“I wish I could say that racism and prejudice were only distant memories. We must dissent from the indifference. We must dissent from the apathy. We must dissent from the fear, the hatred and the mistrust … We must dissent because America can do better, because America has no choice but to do better.” — Thurgood Marshall (1908-1993), first African American to serve on the U.S. Supreme Court
With recent Day of Remembrance observances calling to mind Executive Order 9066 on Feb. 19, 1942, it is important to note that the document that triggered the mass removal of all persons from the West Coast of the United States did not actually specify any race or ethnic group and, therefore, could have applied to any group.
President Franklin Delano Roosevelt’s E.O. 9066 allowed the secretary of war to establish restrictive military zones and exclude anyone deemed capable of espionage or who might threaten America’s national defense.
Inevitably, the takeaway from DOR commemorations warns that what happened to Japanese Americans during World War II “must never happen again.”
While there are those who take this warning to heart, others shrug it off. Billionaire real estate mogul Donald Trump told Time magazine on Dec. 8, 2015 that he does not know whether her would have supported or opposed the World War II internment of Japanese Americans. “I would have had to be there at the time to tell you, to give you a proper answer.”
Following that logic, he would have had to be around during the Civil War to determine whether he would have supported or opposed slavery.
Pressed numerous times during an MSNBC appearance on Feb. 15 to say whether or not internment violated American values, Trump refused to respond.
Far more frightening than Trump himself are his legion of fans, or The Walking Dread. Whether Trump wins or loses the nomination, the Trumplicans will still be around. The average Trumplican is in favor of a Muslim ban and, in fact, wants to make Islam illegal. They are also against the Black Lives Matter movement.
Some 32 percent of them think the wartime internment of Japanese Americans “was a good idea,” the Public Policy report found. Another 35 percent had no opinion, and the remaining 33 percent said they would have opposed internment.
However, before we give the Trumplicans too much credit, you should know that 41 percent said that they were in favor of bombing Agrabah. Unfortunately, Agrabah is the fictional country from Disney’s “Aladdin.”

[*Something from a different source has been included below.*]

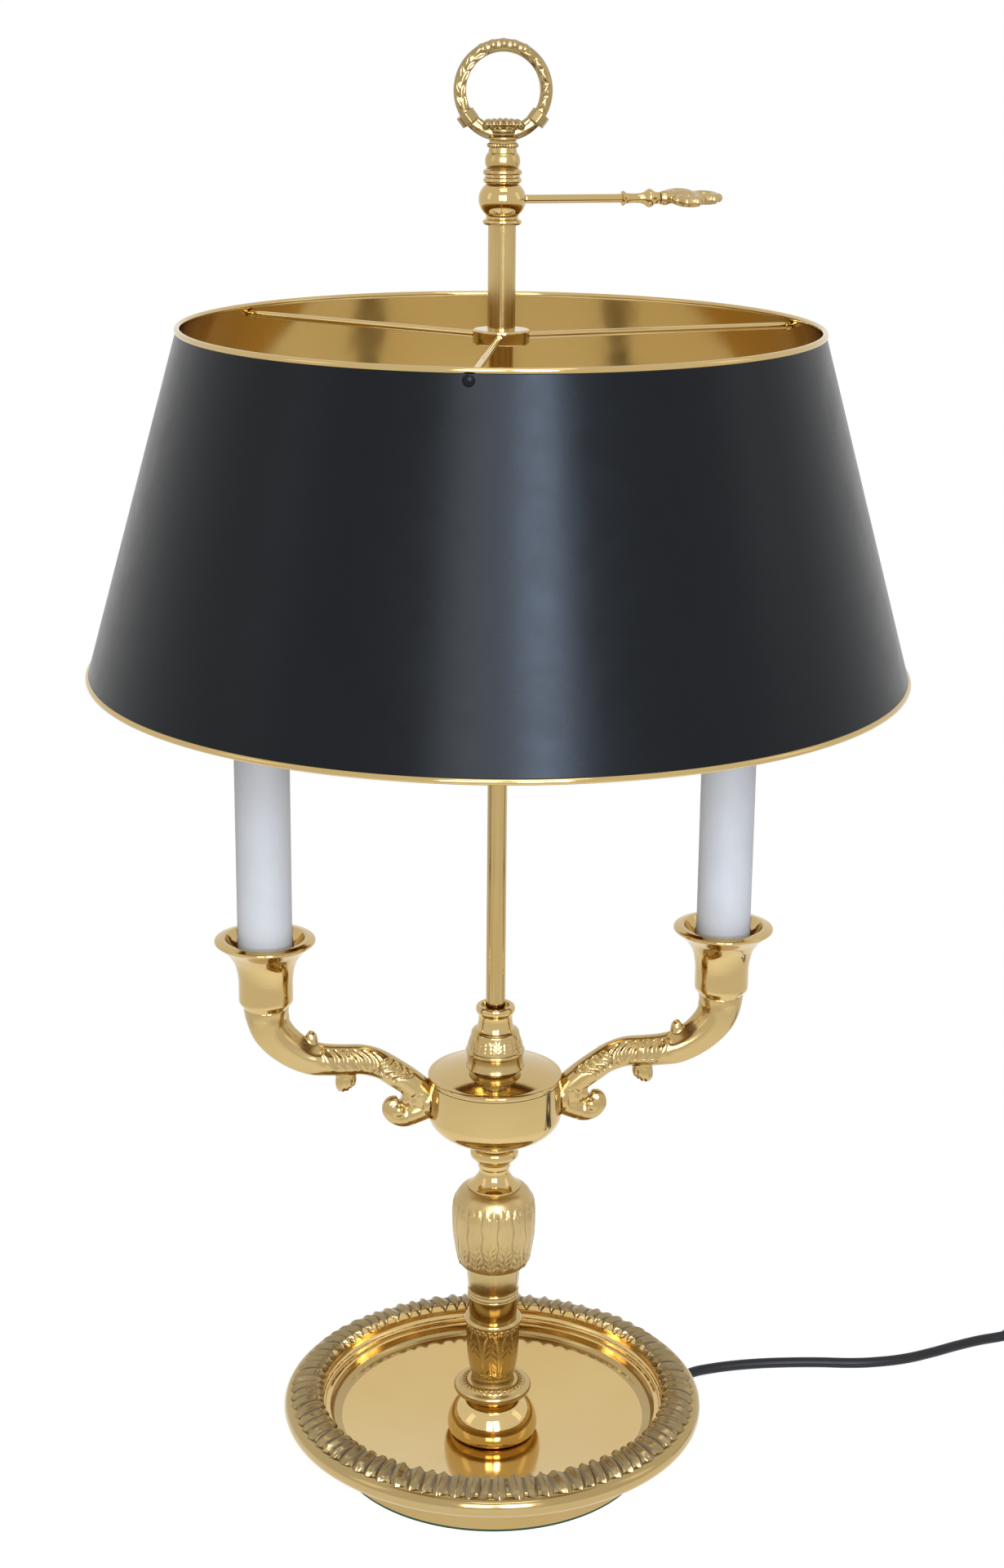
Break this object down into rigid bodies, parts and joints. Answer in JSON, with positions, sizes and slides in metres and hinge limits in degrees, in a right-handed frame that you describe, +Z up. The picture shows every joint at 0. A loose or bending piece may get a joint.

According to a new poll conducted by Public Policy, the majority of Trump supporters are white (90 percent) and never went college. About 82 percent support Trump’s proposed ban on Muslims, compared to 54 percent of the Republican Party. Forty-one percent would like to see the mosques torn down; while 36 percent believe Islam should be illegal in the U.S.
The average Trumplican opposes the Black Lives Matter movement. “I mean, it seems like we really go overboard to make sure all these nationalities nowadays and colors have their fair shake of it, but no one’s looking out for the white guy anymore.”

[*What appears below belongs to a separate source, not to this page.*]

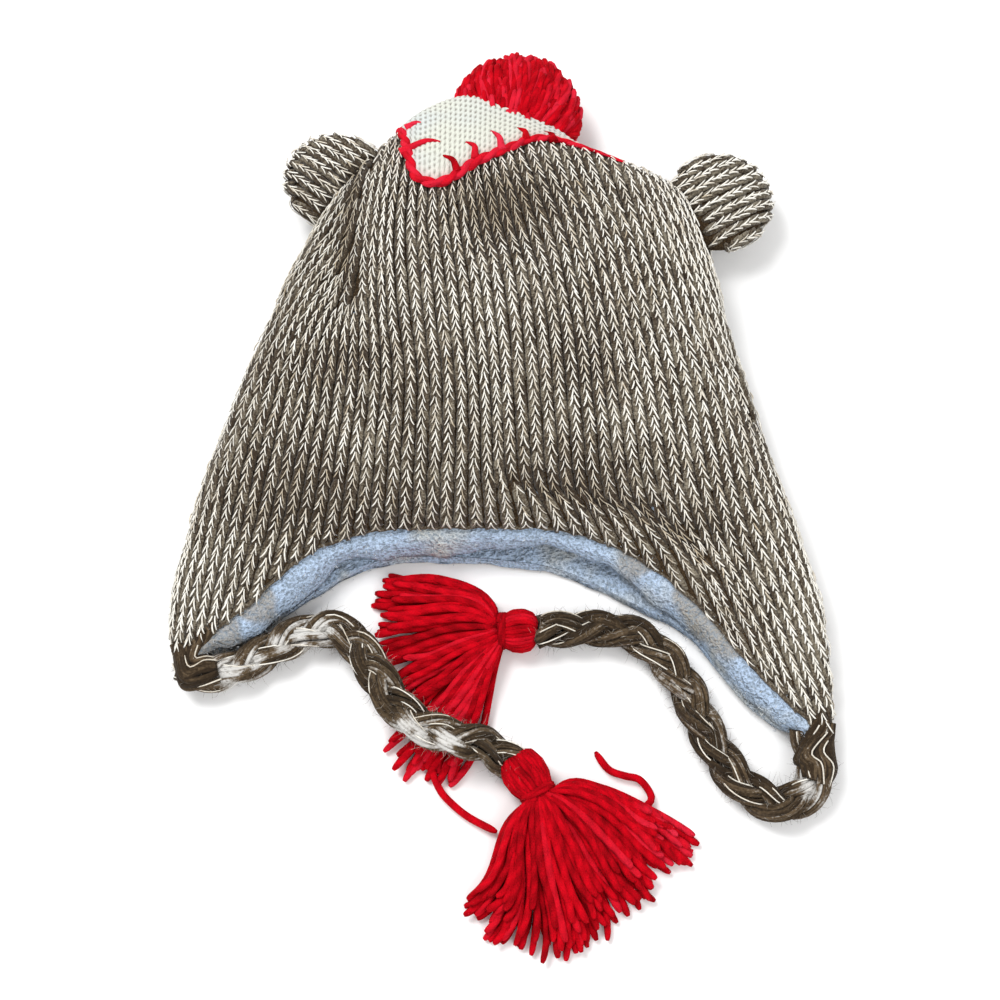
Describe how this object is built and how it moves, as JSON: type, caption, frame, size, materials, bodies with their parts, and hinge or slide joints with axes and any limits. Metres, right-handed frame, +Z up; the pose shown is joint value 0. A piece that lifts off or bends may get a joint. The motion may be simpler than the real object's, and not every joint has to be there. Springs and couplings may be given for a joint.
{
  "type": "knit trapper hat",
  "caption": "Lined knit trapper hat lying flat, with earflaps, plaited ties ending in yarn tassels, padded ears, a crown patch and a pompom.",
  "frame": {"origin": "middle of the underside of the hat's own box, without its ties and tassels, on the surface that the hat lies on", "axes": "+Y from the opening towards the top of the crown, +X from the left earflap to the right one as seen from above, +Z up out of the surface"},
  "size_m": [0.2961, 0.4248, 0.0539],
  "materials": {
    "knit": "ribbed wool-look knit, grey-brown with a thin cream yarn in each rib",
    "fleece": "pale blue-grey fleece",
    "cream_knit": "cream stocking-stitch knit",
    "red_yarn": "red acrylic yarn",
    "plait": "fuzzy grey-brown plait with cream strands"
  },
  "bodies": {
    "root": {"crown_knit": "knit", "fleece_lining": "fleece", "ear_left": "knit", "ear_right": "knit", "crown_patch": "cream_knit", "patch_edging": "red_yarn", "pompom": "red_yarn", "tie_left": "plait", "tie_right": "plait", "tassel_left": "red_yarn", "tassel_right": "red_yarn"}
  },
  "joints": []
}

We now know that FBI Director J. Edgar Hoover had been compiling lists of Japanese, Germans, and Italians many months before the attack on Pearl Harbor. Hoover was able to do this with the help of paranoid elected officials at the state and federal levels and duplicitous moles in each community. Within hours after the bombing, the FBI arrested Japanese, Italians, and Germans up and down the Pacific coast of the U.S. Monterey was a predominantly Italian fishing community until FBI agents seized the boats, froze their bank accounts, and cut the fisherman off from their livelihoods.
The same things happened to Germans living in California on Dec. 7. The men were arrested, and their families were left without any means of support. The U.S. declared war on Italy on Dec. 11. More than 600,000 Italians without U.S. citizenship and 11,000 Germans were declared to be “enemy aliens.”
There were approximately 1.2 million persons of German descent living in America during the war. Italian and German prisoners were often moved from one camp to another in desolate places in Tennessee, Oklahoma, Montana, and Texas. Some were held for as long as two years.
The number of Japanese Americans that were incarcerated, of course, was much larger. The mass removal of Issei and Nisei was possible due primarily because they were more easily identified and fewer in number than the Italians and Germans.
Trump’s grandfather, Frederick, was an immigrant from Germany, who arrived in the U.S. in 1885. His mother, Mary Anne, was born in Scotland in 1912.
When we talk about what happened to JAs and consider what could befall Muslims in the current political climate, it is important for all Americans to remember that, yes, mass removal and incarceration based on race, religion or just about anything else could happen again…to anyone.